Jack of All Trades — The DVD Set

imageIn the soul of every history geek, there is a hidden volume wherein are listed the names of History Geek Guilty Pleasures. Don’t try to deny it, fellow history geeks; you know it’s true.

Mel Brooks’ History of the World Part One. Blazing Saddles. Zorro the Gay Blade. A Funny Thing Happened On The Way To The Forum. Even, God help us, the movie version of The Wild Wild West (because the original TV series doesn’t qualify as a guilty pleasure). They take the sacred text of the past and whip it into a frothy smoothie rich in bawdy jokes, gross oversimplification, contemporary pop references, anachronisms and camp. And yet you find yourself watching, and giggling helplessly, because now and then there are in-jokes that only a history geek would get. Next morning you feel so guilty you reach for the Will and Ariel Durant before you shower, but you know that sooner or later you’ll be singing “Hey, Torquemada! Whaddaya say?” again.

And now Jack of All Trades is added to my personal list of shame.

Here’s the plot: In 1801, American Revolutionary war hero Jack Stiles (Bruce Campbell) is sent on a secret mission by Thomas Jefferson. He is to go to the South Pacific nation of Pulau Pulau and rendezvous with a British agent, there to work against the territorial ambitions of Napoleon Bonaparte. The British agent, by the way, is a drop-dead gorgeous lady and moreover a genius, with a secret laboratory full of steampunky inventions. If you’re a fan of Campbell’s Brisco County Jr. series, you’re probably licking your chops at this point.
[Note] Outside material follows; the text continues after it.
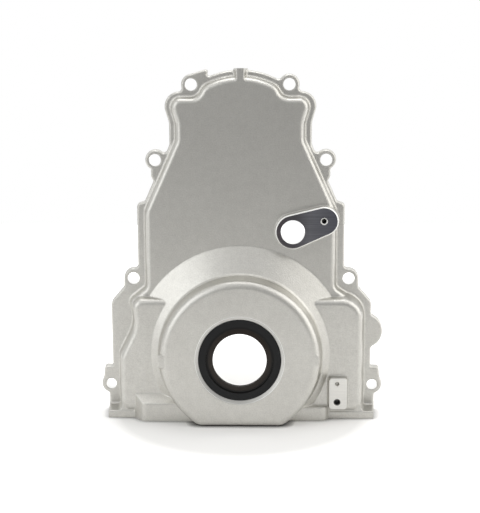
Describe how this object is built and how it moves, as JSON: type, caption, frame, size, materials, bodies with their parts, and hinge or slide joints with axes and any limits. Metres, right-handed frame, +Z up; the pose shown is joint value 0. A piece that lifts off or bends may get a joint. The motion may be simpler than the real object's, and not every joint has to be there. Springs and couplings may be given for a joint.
{
  "type": "timing cover",
  "caption": "Cast aluminium engine timing cover with a round seal boss, a crankshaft seal, a bolted flange and a camshaft sensor pad.",
  "frame": {"origin": "on the crankshaft's axis, in the plane of the gasket face", "axes": "+X to the right seen from the front, +Z up the cover, the front faces -Y"},
  "size_m": [0.2455, 0.0534, 0.297],
  "materials": {
    "cast_aluminium": "as cast, fine grain, machined faces",
    "seal_steel": "pressed sheet and drawn wire",
    "seal_rubber": "moulded, satin"
  },
  "bodies": {
    "root": {"cover_casting": "cast_aluminium", "crank_seal_case": "seal_steel", "crank_seal_rubber": "seal_rubber", "garter_spring": "seal_steel"}
  },
  "joints": []
}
You’re in for a shock, though, because Jack of All Trades has nowhere near the gravitas of Brisco County. Jack Stiles is big, strong, dumb, crass, conceited, crass, and did I mention he was crass? He spews out lustful one-liners like Groucho Marx. He defeats entire troops of French soldiers effortlessly, primarily because they line up obligingly to fight him one at a time. They speak in ghastly Inspector Clouseau accents and when zey laugh, eet ees like zees: “Honh honh hohhhnh!” And then there’s the theme song, presented in an over-the-top production number with patriots dancing on tabletops, straight out of a Mel Brooks movie. Yet, even as I was watching this with my jaw somewhere at the level of my knees, part of my brain was registering: “Gosh, the costumes are good anyway.”

Once I’d resigned myself to the fact that Jack of All Trades is an outrageous burlesque of history, it became a lot of fun. One example: episodes with Napoleon, played by Verne Troyer (yes, the guy who was Mini-Me) as a tiny supervillain who can fly through the air like the killer bunny from Monty Python and the Holy Grail. Other cameos include Lewis and Clark as a couple of murderous hillbillies, the Marquis de Sade running a bondage resort called Agony Island, and an entrance by Catherine the Great that er…has to be seen to be believed, because it certainly can’t be described. And then there is Leonardo da Vinci’s descendant, Captain Nardo, out to raise havoc in his giant submarine, and the sentient parrot in the little pirate costume who delivers messages, and George III’s entrance in a hamper full of chickens, and New Zealander Hori Ahipene channeling Oliver Reed as Blackbeard.

Angela Marie Dotchin is elegant and witty as the British spy, Mrs. Emelia Smythe Rothschild, a dry counterpoint to Jack Stile’s crassness. Even he wears well: just about at the point when I was finding Campbell’s one-note performance seriously grating, he did a scene in drag that had me laughing out loud. It ain’t a subtle performance by any means, but it’s funny.

Universal has packaged Jack of All Trades nicely, good prints in full frame 1.33:1, and each episode runs around 20-25 minutes, so painlessly brief it’s hard to resist watching another one, and then maybe just one more, and since there were only 22 episodes made, suddenly you find they’re all gone. And you’re sorry, because now you have this unconquerable urge to run out and rent a Mel Brooks movie.

(Universal Studios Home Entertainment, 2008)

About Kage Baker

Kage Baker (1952 – 2010) ran away to sea when she was five, getting a job as a steam whistle on a tramp steamer, and learned to read and write thanks to the tutelage of a kindly one-legged sea cook. He suggested she try her hand at writing science fiction, so she produced her first novel, In the Garden of Iden, at the age of eight.

Thirty-seven years later she managed to sell it to Harcourt Brace, who promptly regretted their impulse purchase but oh well. She produced multiple fine works of science fiction, fantasy and horror over the course of a life cut far too short.

She resided in Pismo Beach, California, with her parrot and her sister.